According to a Bloomberg BusinessWeek analysis of data compiled by Emmanuel Saez and Gabriel Zucman the break out of Net Worth and Household Income goes something like this:
The Top 1 Percent:
– 11,700 households with an Average Net Worth of $760 million with an Average Household Income of $30 million
– 105,300 households with an Average Net Worth of $79 million with an Average Household Income of $6 million
– 1,053,000 households with an Average Net Worth of $13.9 million with an Average Household Income of over $ 1 million
The Next 9 Percent:
– 10,530,000 households with an Average Net Worth of $2.6 million with a Household Income of $150,00 to $400,000
The Bottom 90 Percent:
– 105,300,000 households with an Average Net Worth of $194,200 with a Household Income of under $150,000
The Average Household Income the first group is around $30 million, the second group has an Average Household Income of just over $6 million and for the third group, rounding out the “Top 1 Percent” the Average Household Income is just over $1 million, but the entry point is $400,000.

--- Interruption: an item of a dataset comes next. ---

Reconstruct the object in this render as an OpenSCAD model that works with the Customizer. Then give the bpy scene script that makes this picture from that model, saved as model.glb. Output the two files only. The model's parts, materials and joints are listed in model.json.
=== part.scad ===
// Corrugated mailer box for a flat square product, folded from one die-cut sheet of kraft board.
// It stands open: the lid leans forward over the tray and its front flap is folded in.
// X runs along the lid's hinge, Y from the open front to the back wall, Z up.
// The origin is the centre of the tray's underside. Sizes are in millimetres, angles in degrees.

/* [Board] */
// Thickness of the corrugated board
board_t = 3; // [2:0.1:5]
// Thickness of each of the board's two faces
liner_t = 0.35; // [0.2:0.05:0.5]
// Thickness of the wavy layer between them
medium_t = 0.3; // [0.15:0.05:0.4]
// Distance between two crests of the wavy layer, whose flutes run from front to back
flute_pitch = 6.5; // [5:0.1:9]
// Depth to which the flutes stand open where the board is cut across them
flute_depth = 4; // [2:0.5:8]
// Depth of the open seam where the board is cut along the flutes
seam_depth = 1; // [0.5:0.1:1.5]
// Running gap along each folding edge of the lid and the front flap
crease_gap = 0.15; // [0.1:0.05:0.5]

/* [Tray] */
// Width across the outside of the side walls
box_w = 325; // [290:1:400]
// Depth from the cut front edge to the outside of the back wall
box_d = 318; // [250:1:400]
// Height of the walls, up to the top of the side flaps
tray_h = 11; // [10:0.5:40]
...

If you are looking for a steady stream of big spenders, you need to target the first two levels, the Top 0.1 Percent making up some 117,000 households.
The next group of 1,053,000 households lives a nice lifestyle but with real life constraints. Being sort of rich can be expensive and actually leaves one a bit tight on cash. Think about the book pre-recession book Trading Up where one can buy a $15,000 watch, but at the expense of a nice vacation. It’s all about choices.

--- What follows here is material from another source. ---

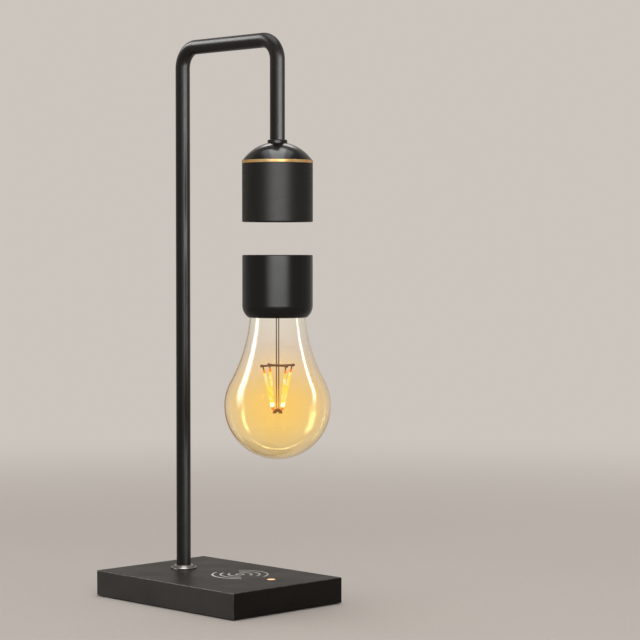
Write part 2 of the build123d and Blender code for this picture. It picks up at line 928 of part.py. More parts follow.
def lead_wires():
    """Two wires that carry the filaments, and their tails up to the driver board."""
    wires = []
    for side in (-1, 1):
        x, y, low = polar(side * (lead_radius + lead_gap / 2), lead_turn, bridge_top)
        wires.append(at_head(disc(lead_radius, low, stem_bottom, x, y)))
        x, y, low = polar(side * (tail_radius + tail_gap / 2), lead_turn, stem_top)
        wires.append(at_head(disc(tail_radius, low, driver_bottom, x, y)))
    return wires


def stick_line(index):
    """The top and bottom points of one glowing stick's axis."""
    turn = stick_turn + index * quarter_turn
    top = Vector(*polar(stick_top_reach_length, turn, support_z - stick_top_drop_height))
    across = 1 if math.cos(math.radians(turn - lead_turn)) > 0 else -1
    behind = 1 if math.sin(math.radians(turn - lead_turn)) > 0 else -1
    low_z = belly_z - stick_bottom_drop_height
    bottom = Vector(*polar(across * stick_bottom_reach_length, lead_turn, low_z))
    bottom += Vector(*polar(behind * stick_bottom_side_length, lead_turn + 90, 0))
    return top, bottom


def filament_support():
    """A spider of four thin arms on the lead wires, each with a tab for one stick."""
    hub_low = support_z - support_hub_height / 2
    spider = disc(support_hub_radius, hub_low, hub_low + support_hub_height)
    for index in stick_indices:
        turn = stick_turn + index * quarter_turn
        end = polar(support_arm_length, turn, support_z)
        spider += rod((0, 0, support_z), end, support_arm_radius)
        spider += Pos(*end) * Sphere(support_knob_radius)
        top, bottom = stick_line(index)
        upward = (top - bottom).normalized()
        tab_start = top + upward * (stick_top_drop_height / upward.Z)
        spider += rod(tuple(top), tuple(tab_start), tab_radius)
    for side in (-1, 1):
        x, y, low = polar(side * (lead_radius + lead_gap / 2), lead_turn, hub_low - overrun)
        spider -= disc(lead_radius + fit_gap, low, support_z + support_hub_height, x, y)
    return at_head(spider)


def filament_sticks():
    sticks = []
    for index in stick_indices:
        top, bottom = stick_line(index)
        tip = (bottom - top).normalized() * tip_length
        sticks.append(at_head(rod(tuple(top + tip), tuple(bottom - tip), stick_radius)))
    return sticks


def filament_tips():
    tips = []
    for index in stick_indices:
        top, bottom = stick_line(index)
        tip = (bottom - top).normalized() * tip_length
        tips.append(at_head(rod(tuple(top), tuple(top + tip), tip_radius)))
        tips.append(at_head(rod(tuple(bottom - tip), tuple(bottom), tip_radius)))
    return tips


def lower_bridge():
    """The small bow that joins the lower ends of the sticks, with a leg at each end."""
    plate_low = bridge_top - bridge_height
    leg_low = plate_low - bridge_leg_height
    leg_x = (bridge_length - bridge_leg_length) / 2
    bow = block(bridge_length, bridge_width, plate_low, bridge_top)
    for side in (-1, 1):
        bow += block(bridge_leg_length, bridge_width, leg_low, plate_low, side * leg_x)
    return at_head(Rot(0, 0, lead_turn) * bow)


os.makedirs("parts", exist_ok=True)

save("base_shell", base_shell())
save("bottom_plate", bottom_plate())
save("non_slip_pad", non_slip_pad())
save("ballast_plate", ballast_plate())
save("bottom_screws", *[countersunk_screw(x, y, screw_length) for x, y in boss_places])
save("ballast_screws", *[countersunk_screw(x, y, ballast_screw_length) for x, y in ballast_screw_places])
save("main_board", main_board())
save("board_components", *board_components())
save("board_screws", *[board_screw(x, y) for x, y in board_places])
save("charging_coil", charging_coil())
save("charging_ferrite", charging_ferrite())
save("charging_mark", *charging_marks(base_top - mark_depth, base_top + mark_proud_height))
save("touch_lens", touch_lens())
save("touch_electrode", touch_electrode())
save("indicator_led", indicator_led())
save("dc_inlet", dc_inlet())
save("inlet_pin", inlet_pin())
save("inlet_wires", *[inlet_wire(side) for side in (-1, 1)])
save("cable_plug_base", cable_plug_base())

save("foot_flange", foot_flange())
save("arm_tube", arm_tube())
save("power_cable", power_cable())
save(
    "tube_nipples",
    nipple(post_x, base_top, -1, base_top_wall),
    nipple(head_x, land_z, -1, dome_boss_height),
)
save("tube_washers", washer(post_x, ceiling, -1), washer(head_x, land_z - dome_boss_height, -1))
save("tube_nuts", nut(post_x, ceiling, -1), nut(head_x, land_z - dome_boss_height, -1))

save("head_collar", head_collar())
save("head_dome", head_dome())
save("trim_ring", trim_ring())
save("head_shell", head_shell())
save("head_face", head_face())
save("hall_sensor", hall_sensor())
save("transmitter_coil", transmitter_coil())
save("iron_core", iron_core())
save("coil_bobbin", coil_bobbin())
save("magnet_winding", magnet_winding())
save("yoke_plate", yoke_plate())
save("board_spacers", *board_spacers())
save("control_board", control_board())
save("control_board_screws", *control_board_screws())
save("cable_plug_head", cable_plug_head())
save("coil_leads", *coil_leads())

save("levitation_magnet", levitation_magnet())
save("cap_shell", cap_shell())
save("cap_lid", cap_lid())
save("receiver_coil", receiver_coil())
save("receiver_leads", *receiver_leads())
save("magnet_carrier", magnet_carrier())
save("driver_board", driver_board())
save("driver_components", *driver_components())
save("driver_screws", *driver_screws())
save("neck_ring", neck_ring())
save("glass_envelope", glass_envelope())
save("glass_stem", glass_stem())
save("lead_wires", *lead_wires())
save("filament_support", filament_support())
save("filament_sticks", *filament_sticks())
save("filament_tips", *filament_tips())
save("lower_bridge", lower_bridge())
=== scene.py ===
import math

import bpy
from mathutils import Matrix, Vector


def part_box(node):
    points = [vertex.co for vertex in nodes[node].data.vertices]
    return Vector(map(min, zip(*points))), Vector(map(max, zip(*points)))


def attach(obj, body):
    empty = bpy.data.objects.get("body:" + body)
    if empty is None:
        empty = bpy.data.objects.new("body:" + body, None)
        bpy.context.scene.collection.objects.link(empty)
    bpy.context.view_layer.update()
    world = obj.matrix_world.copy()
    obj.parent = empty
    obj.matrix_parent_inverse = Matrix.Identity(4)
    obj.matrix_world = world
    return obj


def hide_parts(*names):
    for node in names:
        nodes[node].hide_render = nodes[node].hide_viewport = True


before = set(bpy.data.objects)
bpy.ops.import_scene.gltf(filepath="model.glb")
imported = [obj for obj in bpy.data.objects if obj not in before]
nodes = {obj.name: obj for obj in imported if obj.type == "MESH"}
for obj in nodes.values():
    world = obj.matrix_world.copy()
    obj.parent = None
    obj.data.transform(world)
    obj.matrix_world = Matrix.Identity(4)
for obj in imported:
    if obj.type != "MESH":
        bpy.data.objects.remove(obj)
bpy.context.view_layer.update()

# A levitating lamp, put together from the base up. Every length is in metres, in the frame of the model:
# the base's middle at X = 0, Y = 0, the table at Z = 0, and X running from the post towards the bulb.


# Base shell
# The flat box that the lamp stands on: a moulding in black ABS with a fine spark-eroded grain,
# small rounded edges that catch the light, and an open underside that a plate closes.
mm = 0.001


def select_only(piece):
    """Leaves one piece selected and active."""
    bpy.ops.object.select_all(action="DESELECT")
    piece.select_set(True)
    bpy.context.view_layer.objects.active = piece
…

The 10,530,000 households that make up the Mass Affluent or The Next 9 Percent and have a $1 million + Net Worth but a Household Income of under $400,000 and get there by saving, saving and saving. What’s more they have little liquidity with a large part of their Net Worth tied up in non-liquid assets such as their principal residence and retirement funds. As you go down the 9 Percent spending power dries up considerably. Think about the book The Millionaire Next Door. These households are a are good target for marketers who offer “luxury for less” and non-luxury marketers. In a world of “mix and match” these consumers are pretty thoroughly matching. Perhaps a nice handbag or a pair of shoes now and then, but always on the lookout to get the “look for less.” Some however eschew luxury all together to better save.

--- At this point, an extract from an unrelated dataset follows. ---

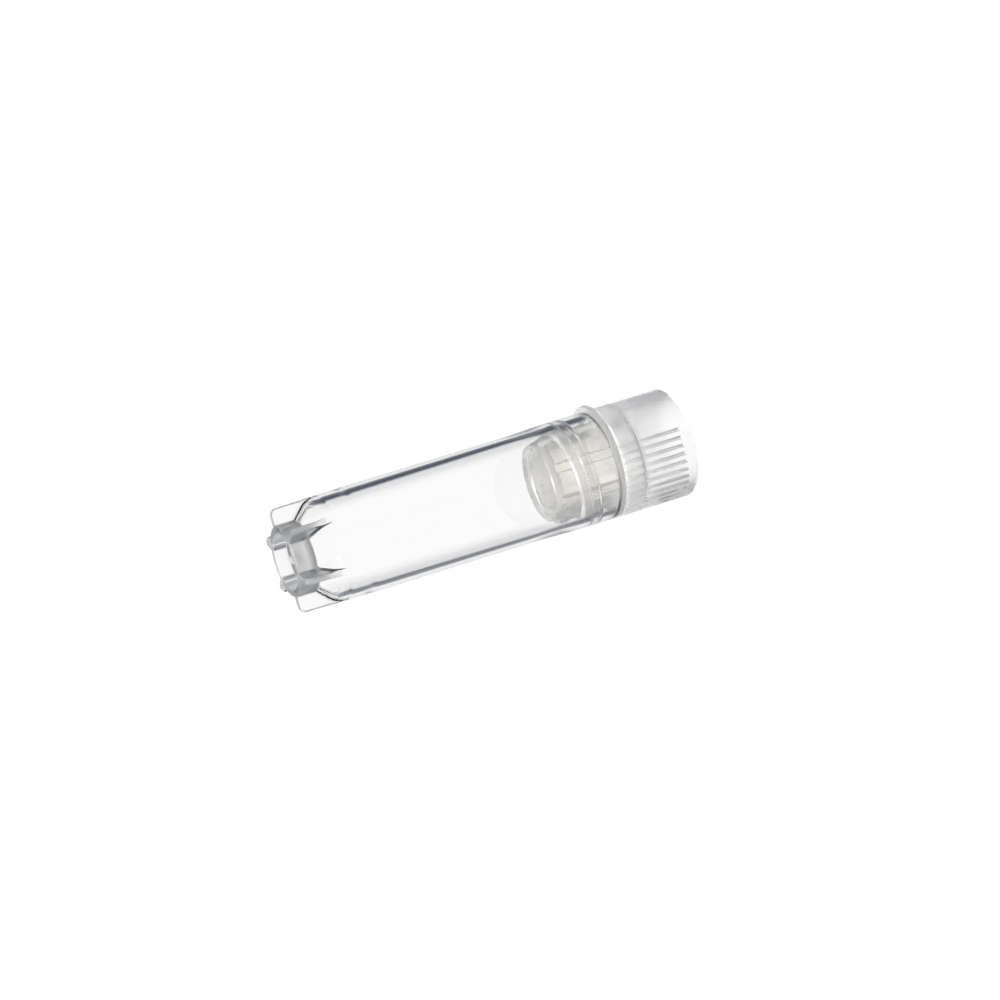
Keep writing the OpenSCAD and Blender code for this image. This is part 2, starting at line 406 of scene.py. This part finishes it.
def recess_rings(angles):
    """The gate stub under the floor and the recess around it, from the axis out to the collar's edge."""
    points = profile([
        (0.0, COLLAR_RECESS - GATE_H, 0, 0), (0.5, COLLAR_RECESS - GATE_H + 0.04, 0.12, 3),
        (0.66, COLLAR_RECESS - 0.3, 0.2, 2), (GATE_R, COLLAR_RECESS, 0.12, 3),
        (COLLAR_BORE_R, COLLAR_RECESS, 0.1, 4), (COLLAR_BORE_R + 0.02, 0.0, 0.1, 4),
        (COLLAR_R - FOOT_ROUND, 0.0, 0, 0),
    ])
    points = densify(points[:-1], lambda z: 0.5)
    ragged = 1 + 0.05 * np.sin(np.radians(angles * 3)) + 0.04 * np.sin(np.radians(angles * 7 + 40))
    slope = 0.05 * np.sin(np.radians(angles * 2 + 70))
    stub_r = 0.7
    shown = [(pole(points[0][1]), COLLAR_DULL)]
    for r, z in points[1:]:
        ring = circle_ring(angles, r * ragged if r < stub_r else r, z)
        if r < stub_r:
            ring[:, 2] += slope * (stub_r - r) / stub_r
        shown.append((ring, FIN_DULL if r > COLLAR_BORE_R - 0.1 else COLLAR_DULL))
    return shown


def foot_rings():
    """The outside of the foot, from its flat end up to the body."""
    # The rounded lower edge and the fins' corners
    levels = [FOOT_ROUND * (1 - math.cos(math.radians(a))) for a in (0, 30, 60, 90)]
    insets = [FOOT_ROUND * (1 - math.sin(math.radians(a))) for a in (0, 30, 60)]
    levels += [FIN_CORNER * (1 - math.cos(math.radians(a))) for a in range(36, 91, 9)]
    # The collar and its upper edge, the cone and the blend
    levels += list(np.linspace(0.9, 2.1, 4))
    levels += [COLLAR_H + step for step in (-0.1, -0.03, 0.0, 0.05, 0.15)]
    levels += list(COLLAR_H + np.linspace(0.3, 1.1, 6))
    levels += [BLEND_TOP - BLEND_R * math.sin(math.radians(a)) for a in np.linspace(45, 0, 24)]
    insets += [0.0] * (len(levels) - len(insets))
    shown = []
    for z, inset in zip(levels, insets):
        section = foot_section(foot_radius(z), fin_tip(z), inset)
        ring = np.column_stack([section, np.full(len(section), z)])
        shown.append((ring, foot_satin(section, z)))
    return shown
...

What the research by UC Berkeley’s Emmanuel Saez and Gabriel Zucman shows is the Top 1/10th of The 1 Percent, 117,000 households, is the best target for luxury marketers who are seeking repeat customers. Going to the next 9/10th of the Top 1 Percent (slightly over 1 million households) probably means you will gain sales within a standard replacement cycle of car leases, furniture wearing out, stoves breaking and significant birthdays and anniversaries.
One needs to also look at the cost of reaching the 10 million + households in The Next 9 Percent versus the opportunity gain more sales, larger sales and more liquid customers by shooting a bit higher.
Putting it simply, if you ask your media buyer to scrutinize media against reach to an audience with at least a $1 million Household or $20 million Net Worth you will at least be spending your marketing dollars against an audience with enough discretionary spending power to make you happy.